Introdução
Continuemos nossa reflexão sobre a significatividade do Círio de Nazaré para a Igreja Católica e para toda a Sociedade Belenense, especificamente. Já afirmamos a necessidade de reconhecermos a pluridimensionalidade desse evento de certificação internacional, uma vez que em dezembro de 2013 foi declarado Patrimônio Cultural da Humanidade pela UNESCO.
Desta vez, reflitamos sobre as dimensões ética e afetiva desse evento. Essas dimensões brotam do natural dinamismo da nossa paixão pelo bem, atração pelo mistério e vocação para a prática das virtudes. Há uma íntima relação entre fé, amor, justiça e ética. A afetividade do Círio permeia as relações entre pessoas e instituições, cultura e religião, fiéis e lideranças, transformando o clima das famílias e comunidades.
A autenticidade da experiência religiosa alarga a nossa dimensão afetiva. Onde se rompe o entrelaçamento entre fé e amor, se escorrega para o fundamentalismo, intolerância, alienação. O Salmo 85,11 nos alerta: “Amor e Verdade se encontram, Justiça e Paz se abraçam”.
O Círio, por ser um evento religioso, está carregado de sensibilidade ética e afetiva: os amigos se encontram, as famílias se reúnem; peregrinos são acolhidos, promesseiros ajudados, sedentos satisfeitos, famintos saciados; as instituições visitadas renovam seus nobres ideais de prestação de dignos serviços à sociedade. O Círio é um mar de irmãos na fé que, fraternalmente, caminham juntos e acompanhados pela mãe de Deus.

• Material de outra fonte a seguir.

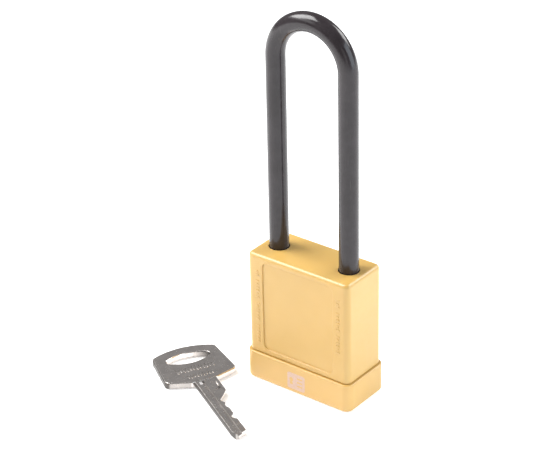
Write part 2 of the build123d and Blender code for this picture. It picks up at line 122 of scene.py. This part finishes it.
class Shader:
    """A node material with one Principled shader, built up by small steps."""

    def __init__(self, name, **sockets):
        self.material = bpy.data.materials.new(name)
        self.material.use_nodes = True
        self.tree = self.material.node_tree
        self.tree.nodes.clear()
        output = self.tree.nodes.new("ShaderNodeOutputMaterial")
        self.shader = self.tree.nodes.new("ShaderNodeBsdfPrincipled")
        self.tree.links.new(self.shader.outputs["BSDF"], output.inputs["Surface"])
        self.coordinates = self.tree.nodes.new("ShaderNodeTexCoord")
        self.bump_chain = None
        for socket, value in sockets.items():
            self.shader.inputs[socket.replace("_", " ")].default_value = value

    def node(self, kind, **inputs):
        """A new node with its named inputs set or linked."""
        made = self.tree.nodes.new(kind)
        for socket, value in inputs.items():
            self.plug(value, made.inputs[socket.replace("_", " ")])
        return made

    def plug(self, value, socket):
        """Links a socket to another, or sets it to a plain value."""
        if isinstance(value, bpy.types.NodeSocket):
            self.tree.links.new(value, socket)
        else:
            socket.default_value = value

    def place(self, stretch=(1, 1, 1), turn=(0, 0, 0)):
        """Object coordinates, turned and then stretched: a small stretch draws the pattern out."""
        mapping = self.node("ShaderNodeMapping", Rotation=turn, Scale=stretch)
        self.tree.links.new(self.coordinates.outputs["Object"], mapping.inputs["Vector"])
        return mapping.outputs["Vector"]

    def noise(self, size, detail=3.0, roughness=0.5, **kwargs):
        """Noise whose blobs are about this many metres across."""
        made = self.node("ShaderNodeTexNoise", Scale=1.0 / size, Detail=detail, Roughness=roughness)
        self.tree.links.new(self.place(**kwargs), made.inputs["Vector"])
        return made.outputs["Fac"]

    def ramp(self, value, low, high, out_low=0.0, out_high=1.0):
        """Maps low..high onto out_low..out_high, clamped."""
        made = self.node("ShaderNodeMapRange")
        self.plug(value, made.inputs["Value"])
        limits = {"From Min": low, "From Max": high, "To Min": out_low, "To Max": out_high}
        for socket, number in limits.items():
            made.inputs[socket].default_value = number
        return made.outputs["Result"]

    def mix(self, factor, first, second):
        """Blends two colours; each is a plain colour or a socket."""
        made = self.tree.nodes.new("ShaderNodeMix")
        made.data_type = "RGBA"
        self.plug(factor, made.inputs["Factor"])
        for value, socket in ((first, made.inputs[6]), (second, made.inputs[7])):
            self.plug((*value, 1.0) if isinstance(value, tuple) else value, socket)
        return made.outputs[2]

    def add(self, first, second, operation="ADD"):
        """One step of arithmetic, a sum unless another operation is named."""
        made = self.tree.nodes.new("ShaderNodeMath")
        made.operation = operation
        self.plug(first, made.inputs[0])
        self.plug(second, made.inputs[1])
        return made.outputs["Value"]

    def edges(self, radius, low=0.02, high=0.25):
        """One on sharp edges and zero on open faces, from how far a bevelled normal leans."""
        bevel = self.node("ShaderNodeBevel", Radius=radius)
        geometry = self.tree.nodes.new("ShaderNodeNewGeometry")
        lean = self.tree.nodes.new("ShaderNodeVectorMath")
        lean.operation = "DOT_PRODUCT"
        self.tree.links.new(bevel.outputs["Normal"], lean.inputs[0])
        self.tree.links.new(geometry.outputs["Normal"], lean.inputs[1])
        return self.ramp(self.add(1.0, lean.outputs["Value"], "SUBTRACT"), low, high)

    def facing(self, direction):
        """Cosine of the angle between the surface and a direction at rest."""
        geometry = self.tree.nodes.new("ShaderNodeNewGeometry")
        lean = self.tree.nodes.new("ShaderNodeVectorMath")
        lean.operation = "DOT_PRODUCT"
        self.tree.links.new(geometry.outputs["Normal"], lean.inputs[0])
        lean.inputs[1].default_value = direction
        return lean.outputs["Value"]

    def bump(self, height, distance, strength):
        """Adds one more layer of relief, distance metres high, over the layers before it."""
        made = self.node("ShaderNodeBump", Height=height, Distance=distance, Strength=strength)
        if self.bump_chain is not None:
            self.tree.links.new(self.bump_chain, made.inputs["Normal"])
        self.bump_chain = made.outputs["Normal"]
        self.tree.links.new(self.bump_chain, self.shader.inputs["Normal"])

    def colour(self, value):
        self.plug(value, self.shader.inputs["Base Color"])

    def rough(self, value):
        self.plug(value, self.shader.inputs["Roughness"])


# ---------------------------------------------------------------- materials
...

Não é admissível na espiritualidade cristã que o culto seja desconectado da experiência do Amor. “Um novo mandamento dou a vocês: Amem-se uns aos outros. Como eu os amei, vocês devem amar-se uns aos outros” (Jo 13,34). Na perspectiva cristã todo e qualquer ato religioso que não esteja profundamente afinado com a sensibilidade de Jesus Cristo, cai no vazio. A essência da vida de Jesus Cristo foi a compaixão, o respeito, o cuidado para com todos, a delicadeza, a tolerância, a defesa dos injustiçados, etc.
O Círio deve ser para todos aqueles que dele participam, uma forma de experiência de Deus, o Bem supremo e, por isso, é oportunidade para a revitalização dos nossos compromissos com a promoção do bem, a amizade social, a prática da solidariedade.
O Círio representa uma chamada de atenção sobre os nossos rumos, para onde estamos caminhando. O percurso festivo, tranquilo e em clima suave de descida na transladação da basílica à catedral, poderia representar as belezas da vida com seus muitos momentos alegres e festivos. Mas nem tudo na vida é de descida! Por isso, há outro percurso a se fazer, que é aquele de subida da catedral à basílica, no calor do dia, em meio a sacrifícios, no aperto das relações que nos exigem calma e paciência. Somos provados na fé! As procissões são metáforas da vida para delas tirarmos lições!
Enfim, considerando a dimensão ética do Círio em todas as suas manifestações, não vale a hipocrisia, a ingratidão e nem frieza; não vale a condenação da consciência religiosa alheia e nem o uso da “Caridade” para se autopromover; não vale o proselitismo, a falta de oração e nem o esquecimento da Palavra de Deus. Também não é sinal de fé, só se lembrar da mãe de Deus no domingo do Círio e nunca participar da vida da Igreja! O Círio não vale para quem contraria a aliança entre fé e amor.